Ces fonctions, parlementaire et maire, fondamentalement, ne sont pas cumulables. Maire d'une grande ville est un emploi non seulement à plein temps mais à plein engagement du cerveau, à pleine présence sur le terrain. Député ou sénateur, ou on le fait bien, ou quelqu'un d'autre le fait. Sinon, on dévalorise l'importance du Parlement.
On devine que je vais introduire la question du cumul des mandats. J'y viendrai dans un prochain billet que je veux réfléchi, posé, parfaitement honnête, comme l'est d'ailleurs cette introduction et, j'espère, tout ce que j'écris.
À celui-ci, je n'apporterai qu'une conclusion souriante.

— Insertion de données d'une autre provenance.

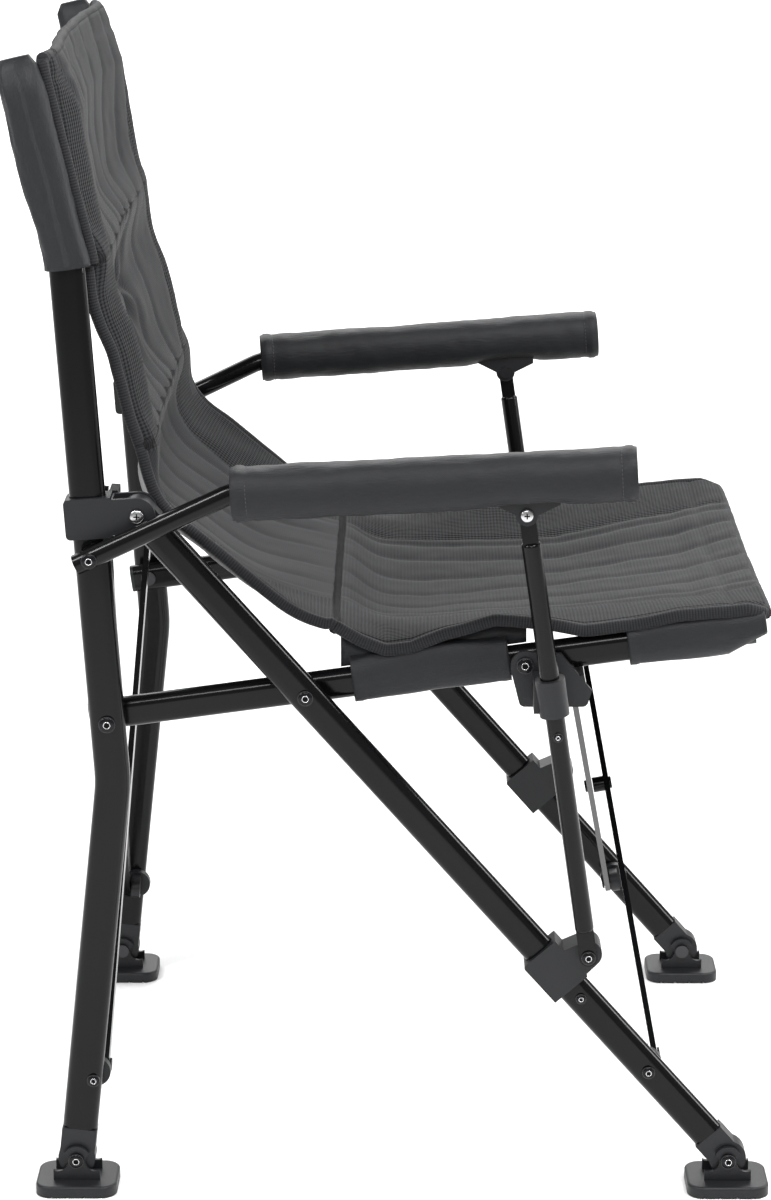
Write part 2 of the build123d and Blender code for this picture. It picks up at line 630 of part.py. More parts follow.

Jean Louis Debré, Président du Conseil constitutionnel, était à deux chaises de moi quand cette belle apostrophe de "député-maire de Bordeaux" a été utilisée. Aimablement, il s'est tourné vers moi d'un air de dire "Vous avez encore du travail !"
Ma réponse l'a fait sourire plus encore : - Eh oui, il me faudra bien trois mandats pour effacer ces mauvaises habitudes bordelaises !"
Hugues Martin, qui était entre nous, a paru ne pas entendre.